The interdisciplinary program sprang from a desire to increase school group visits to Lee Chapel by diversifying tour options for elementary, middle and high school classes. Museum Programs Coordinator Cassie Ivey and UCAH Director Lucy Wilkins have already developed four specialized tours, in addition to the standard tour, in an effort to draw more groups.

“We have more and more groups this year picking those specialized tours, which is good to see,” Ivey said. They also wanted to incorporate more of UCAH’s collections, which include the Reeves Collection of ceramics and the university’s art collection, in the lessons, and have the tours correspond with SOLs.

During conversations with local teachers, Ivey and Wilkins learned that Maury River Middle School had received a three-year grant from Rockbridge County for afterschool programming. Beginning in September 2016, groups of Maury River students began to visit the Washington and Lee campus once a month for an after-school program. The programs have included creative writing lessons in the Reeves Center and history lessons about 19th-century Christmas traditions at Lee Chapel. Students have also enjoyed a Japanese tea ceremony and origami lesson at Watson Pavilion.

When Moffa found out that UCAH was developing new programs for kids, it seemed like a great opportunity to have his class put together a lesson plan. “I’m always looking for unique chances for them to apply their learning because I think that’s really where growth occurs, as far as them transforming into teachers,” he said. His class, which included four W&L students and three from Southern Virginia University who participate in the Teacher Education Consortium, were allowed to select the topics they wanted to cover.

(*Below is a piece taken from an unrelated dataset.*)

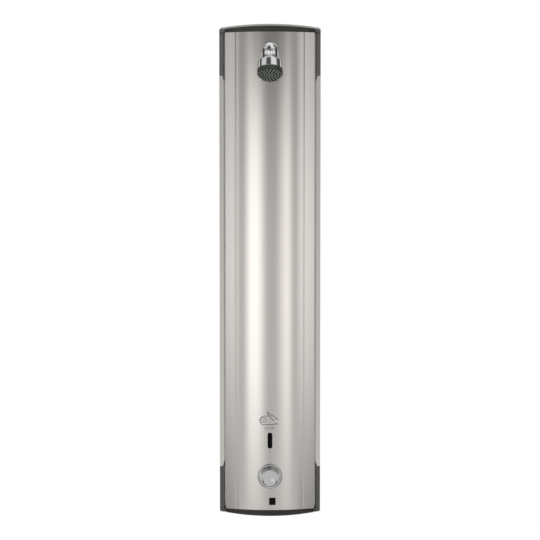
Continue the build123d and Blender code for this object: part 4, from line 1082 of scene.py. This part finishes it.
def tinted(value, colour):
    """A colour scaled by a value."""
    step = sky.nodes.new("ShaderNodeVectorMath")
    step.operation = "SCALE"
    step.inputs[0].default_value = colour
    sky.links.new(value, step.inputs["Scale"])
    return step.outputs[0]


def summed(first, *others):
    """Sum of colours; each is a node's output or a plain colour."""
    total = first
    for other in others:
        step = sky.nodes.new("ShaderNodeVectorMath")
        step.operation = "ADD"
        sky.links.new(total, step.inputs[0])
        if isinstance(other, tuple):
            step.inputs[1].default_value = other
        else:
            sky.links.new(other, step.inputs[1])
        total = step.outputs[0]
    return total


def blended(share, first, second):
    """Mix of two colours by a share from 0 to 1; the second may be a plain colour."""
    mix = sky.nodes.new("ShaderNodeMix")
    mix.data_type = "RGBA"
    sky.links.new(share, mix.inputs[0])
    sky.links.new(first, mix.inputs[6])
    if isinstance(second, tuple):
        mix.inputs[7].default_value = (*second, 1.0)
    else:
        sky.links.new(second, mix.inputs[7])
    return mix.outputs[2]


def make_sky():
    """Grey room with bright boxes; azimuth 0 looks out from the panel's front, positive to its right."""
    direction = sky.nodes.new("ShaderNodeTexCoord")
    split = sky.nodes.new("ShaderNodeSeparateXYZ")
    sky.links.new(direction.outputs["Generated"], split.inputs[0])
    azimuth = maths("DEGREES", maths("ARCTAN2", split.outputs[0], maths("MULTIPLY", split.outputs[1], -1.0)))
    height = maths("DEGREES", maths("ARCSINE", split.outputs[2]))
    aside = maths("ABSOLUTE", azimuth)
    walls = maths("SUBTRACT", 0.52, maths("MULTIPLY", ramp(height, -2.0, 7.5), 0.27))
    left = box_light(azimuth, height, left_box_sides, soft_box_ends, left_box_strength)
    right = box_light(azimuth, height, right_box_sides, soft_box_ends, right_box_strength)
    rise = maths("MULTIPLY", ramp(height, -15.0, -3.0), 0.62)
    fall = maths("SUBTRACT", 1.0, maths("MULTIPLY", ramp(height, -1.0, 9.0), 0.62))
    edge = maths("SUBTRACT", 1.08, maths("MULTIPLY", ramp(aside, 36.5, 41.0), 0.13))
    side_walls = maths("MULTIPLY", maths("ADD", maths("MULTIPLY", rise, fall), 0.20), edge)
    beyond = maths("ADD", ramp(azimuth, -33.5, -36.0), ramp(azimuth, 28.5, 33.5))
    behind = maths("MULTIPLY", ramp(aside, 70.0, 76.0), ramp(aside, 122.0, 112.0))
    overhead = ramp(height, 12.0, 24.0)
    zenith = maths("ADD", maths("MULTIPLY", ramp(height, 54.0, 64.0), 0.30), 0.09)
    left_bank = box_light(azimuth, height, left_bank_sides, bank_ends, left_bank_strength)
    right_bank = box_light(azimuth, height, right_bank_sides, bank_ends, right_bank_strength)
    rear = maths("MULTIPLY", ramp(aside, 112.0, 124.0), 0.58)
    lens = box_light(azimuth, height, lens_sides, lens_ends, lens_darkness)
    tripod = box_light(azimuth, height, tripod_sides, tripod_ends, tripod_darkness)
    low = blended(beyond, tinted(walls, wall_colour), tinted(side_walls, side_wall_colour))
    low = summed(low, tinted(left, left_box_colour), tinted(right, right_box_colour))
    low = blended(behind, low, behind_colour)
    high = summed(*[tinted(light, plain_colour) for light in (left_bank, right_bank, zenith)])
    room_light = summed(blended(overhead, low, high), tinted(rear, plain_colour))
    dark = maths("MULTIPLY", maths("SUBTRACT", 1.0, lens), maths("SUBTRACT", 1.0, tripod))
    shaded = sky.nodes.new("ShaderNodeVectorMath")
    shaded.operation = "SCALE"
    sky.links.new(room_light, shaded.inputs[0])
    sky.links.new(dark, shaded.inputs["Scale"])
    room = sky.nodes["Background"]
    sky.links.new(shaded.outputs[0], room.inputs["Color"])
    white = sky.nodes.new("ShaderNodeBackground")
    white.inputs["Color"].default_value = (*plain_colour, 1.0)
    path = sky.nodes.new("ShaderNodeLightPath")
    choice = sky.nodes.new("ShaderNodeMixShader")
    sky.links.new(path.outputs["Is Camera Ray"], choice.inputs[0])
    sky.links.new(room.outputs[0], choice.inputs[1])
    sky.links.new(white.outputs[0], choice.inputs[2])
    sky.links.new(choice.outputs[0], sky.nodes["World Output"].inputs["Surface"])


make_sky()
lamp_data = bpy.data.lights.new("ceiling_box", "AREA")
lamp_data.shape = "RECTANGLE"
lamp_data.size = 2.0
lamp_data.size_y = 1.2
lamp_data.energy = 170.0
lamp = bpy.data.objects.new("ceiling_box", lamp_data)
bpy.context.scene.collection.objects.link(lamp)
lamp.location = (-0.3, -0.45, 2.7)
lamp.rotation_euler = (math.radians(8), 0.0, 0.0)
lamp.visible_glossy = False

# Camera
# Straight in front, a little above the panel's middle, with a long lens.
# Its aim is measured at about the depth of the cover's creases.
camera_distance = 3.5
camera_height = 0.17
aim_distance = 3.43
aim_z = 0.0033
camera_data = bpy.data.cameras.new("camera")
camera_data.sensor_width = 36.0
camera_data.lens = 99.8
camera = bpy.data.objects.new("camera", camera_data)
bpy.context.scene.collection.objects.link(camera)
camera.location = (0.0001, -camera_distance, camera_height)
camera.rotation_euler = (math.pi / 2 - math.atan((camera_height - aim_z) / aim_distance), 0.0, 0.0)
bpy.context.scene.camera = camera
bpy.context.scene.view_settings.view_transform = "Standard"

When the children arrived at the chapel, they were presented with a fictional scenario: The microphone in the chapel was broken, a lecture was scheduled to take place in 30 minutes, and they needed to determine the best way for the speaker to project his or her voice to the entire audience.

From there, the children split off into small groups and experimented with different methods of augmenting sound in the space, including cupping their hands while they talked, having listeners cup their hands around their ears, or positioning the speaker in different spots. They even went outside the chapel, where they experienced the fascinating echo effect that occurs when a person speaks while facing the Colonnade.

After that, they regrouped to discuss the science of acoustics. Moffa’s class also incorporated some lessons about George Washington and public speaking, asking the kids to deliver a few sentences from a Washington speech from behind the lectern.

“It was a very cool lesson,” said Hezekiah Brown, 13, “and it shows you how if you talk louder it carries farther. My favorite part was doing the speeches.”

Since the lesson, Moffa and his students have reflected on how it went and how it can be improved for future use. In the future, he said, he’d like to have his students do similar projects.

“I want to keep service learning as a component, and keep working with UCAH and other organizations around campus and the community,” Moffa said. “I want our program to really enhance the university and the community, because I think we can bring a lot to meet the needs beyond just preparing individual teachers.”